I haven’t done any profiling, so I have no idea where the bottlenecks would be. On the display side, Core0 handles binning, and Core1 is basically the renderer. I might try marking some functions for SRAM storage—some of the more self-contained draw functions, maybe:
drawLineIntoSlab()
drawLineXMajorIntoSlab()
drawLineYMajorIntoSlab()
I’d do them one at a time and see if it improves anything.
So, per google, we’d just wrap the function in __no_inline_not_in_flash_func(…), right?
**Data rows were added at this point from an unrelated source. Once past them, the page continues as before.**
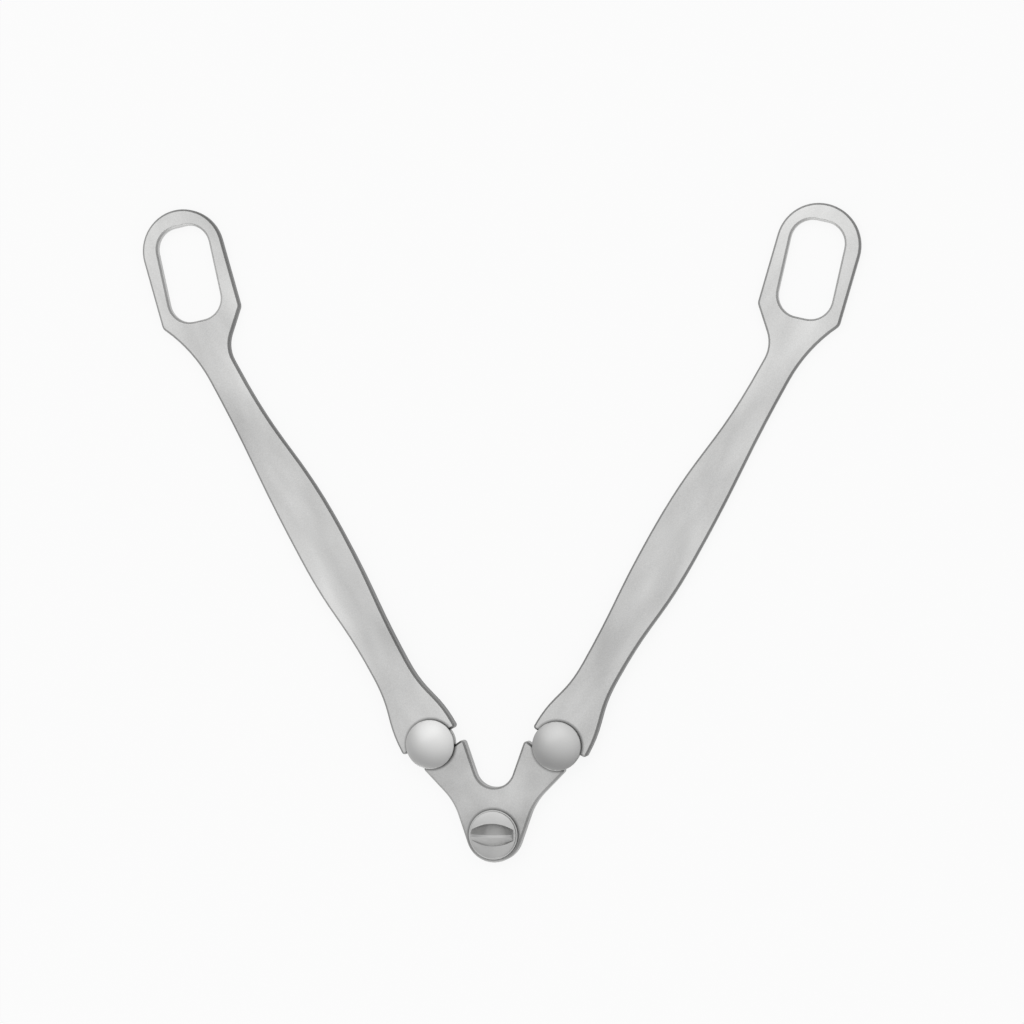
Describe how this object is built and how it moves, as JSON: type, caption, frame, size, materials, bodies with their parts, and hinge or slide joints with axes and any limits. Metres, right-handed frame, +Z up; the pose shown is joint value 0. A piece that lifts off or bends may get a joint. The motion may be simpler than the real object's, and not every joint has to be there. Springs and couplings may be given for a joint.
{
  "type": "surgical retractor frame",
  "caption": "Hinged surgical retractor frame: flat arms with window loops pivot under domed caps on a notched centre plate, and a finned thumb screw clamps a blade on its round lobe.",
  "frame": {"origin": "on the thumb screw's axis, at the plane of the flat underside", "axes": "+Z up out of the flat underside, towards the caps and the thumb screw's head; +Y in the plane of symmetry from the thumb screw towards the arms; +X to the right arm"},
  "size_m": [0.2908, 0.261, 0.0143],
  "materials": {
    "satin_frame": "satin",
    "polished_cap": "fine satin, brighter than the frame",
    "turned_screw": "turned and polished",
    "spring_steel": "bright"
  },
  "bodies": {
    "centre": {"centre_plate": "satin_frame", "left_hinge_cap": "polished_cap", "right_hinge_cap": "polished_cap", "left_hinge_screw": "turned_screw", "right_hinge_screw": "turned_screw", "left_thrust_washer": "spring_steel", "right_thrust_washer": "spring_steel", "left_spring_washer": "spring_steel", "right_spring_washer": "spring_steel"},
    "left_arm": {"left_arm": "satin_frame"},
    "right_arm": {"right_arm": "satin_frame"},
    "clamp": {"clamp_washer": "turned_screw"},
    "thumb": {"thumb_screw": "turned_screw", "screw_stop_ring": "turned_screw"}
  },
  "joints": [
    {"name": "left_hinge", "type": "hinge", "parent": "centre", "child": "left_arm", "pos_m": [-0.0256, 0.0356, 0.003], "axis": [0, 0, 1], "range_deg": [-29, 50]},
    {"name": "right_hinge", "type": "hinge", "parent": "centre", "child": "right_arm", "pos_m": [0.0256, 0.0356, 0.003], "axis": [0, 0, 1], "range_deg": [-50, 29]},
    {"name": "clamp_lift", "type": "slide", "parent": "centre", "child": "clamp", "axis": [0, 0, 1], "range_m": [0, 0.0022]},
    {"name": "thumb_turn", "type": "hinge", "parent": "clamp", "child": "thumb", "pos_m": [0, 0, 0.008], "axis": [0, 0, 1], "range_deg": [0, 630]}
  ],
  "couplings": [
    {"joint": "clamp_lift", "follows": "thumb_turn", "m_per_rad": 0.00019894}
  ]
}
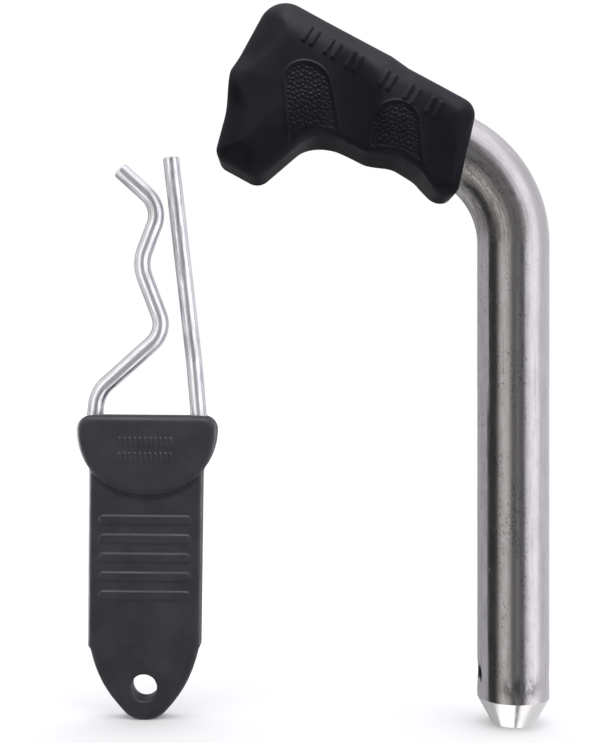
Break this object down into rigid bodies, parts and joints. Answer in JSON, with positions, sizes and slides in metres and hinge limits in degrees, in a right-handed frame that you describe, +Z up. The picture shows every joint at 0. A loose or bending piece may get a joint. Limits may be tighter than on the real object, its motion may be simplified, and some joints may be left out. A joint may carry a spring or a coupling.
{
  "type": "hitch pin with hairpin clip",
  "caption": "Bent steel hitch pin with a moulded rubber finger grip and a cross-drilled chamfered tip, and a hairpin spring clip with a rubber pull tab.",
  "frame": {"origin": "centre of the pin's flat tip face", "axes": "+Z up along the pin's straight shank, -X towards the grip and the clip in the plane of the bend, +Y towards the back"},
  "size_m": [0.1059, 0.025, 0.1594],
  "materials": {
    "shank_steel": "bright drawn steel with fine lengthwise scuffs and a machined tip",
    "grip_rubber": "satin moulded rubber with pebbled finger pads",
    "clip_zinc": "bright zinc plated spring wire",
    "tab_rubber": "matt moulded rubber"
  },
  "bodies": {
    "pin": {"pin_shank": "shank_steel", "pin_grip": "grip_rubber"},
    "clip": {"clip_wire": "clip_zinc", "clip_tab": "tab_rubber"},
    "spring_leg": {"clip_spring_leg": "clip_zinc"}
  },
  "joints": [
    {"name": "clip_stroke", "type": "slide", "parent": "pin", "child": "clip", "axis": [-0.1133, 0, 0.9936], "range_m": [0, 0.034]},
    {"name": "spring_leg_opening", "type": "hinge", "parent": "clip", "child": "spring_leg", "pos_m": [-0.09436, 0.0045, 0.067], "axis": [0, -1, 0], "range_deg": [0, 8], "stiffness_Nm_per_rad": 0.3}
  ]
}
From what I understand, yes. But there’s a good chance this isn’t very noticeable on functions that are called more than once per frame. On Nintendo DS there is a similar situation with itcm (static instruction memory directly hooked up to the cpu, same speed as cache) being the equivalent of ram and ram being the equivalent of flash, since they are hooked up to different bus clocks (cache clock is tied to the cpu clock at 60 to 120 MHz, ram is tied to 33 MHz bus clock) and there is an additional cache system on top of it, and typically itcm is most beneficial on things that run on an interrupt or that need to run during a dma, since on Nintendo DS starting DMA blocks accesses to anything other than cache and itcm.
I wired pin 2, 3, and 21 to Core0, Core1, and DMA respectively, and hooked them up to my scope. Unsurprisingly, Core1 is doing the vast majority of the work in the display class but does have a tiny bit of down-time. More importantly, though, DMA stays pegged the whole time. So, I think we’re maxed on throughput.
void Ili9488Display::renderAndFlushFrame(const Frame& f) {
probe_on(PIN_PROBE_CORE1);
…
if (slabIndex != 0) {
wait_for_spi_dma_idle();
probe_off(PIN_PROBE_DMA);
}
start_dma_slab(slab, W * rows);
probe_on(PIN_PROBE_DMA);
ping ^= 1;
}
wait_for_spi_dma_idle();
spi_set_format(spi1, 8, SPI_CPOL_0, SPI_CPHA_0, SPI_MSB_FIRST);
gpio_put(PIN_CS, 1);
probe_off(PIN_PROBE_CORE1);
}
I had my daughter playing while I watched the scope, and when entering denser regions, Core1 does become 100% utilized. So there is room to improve!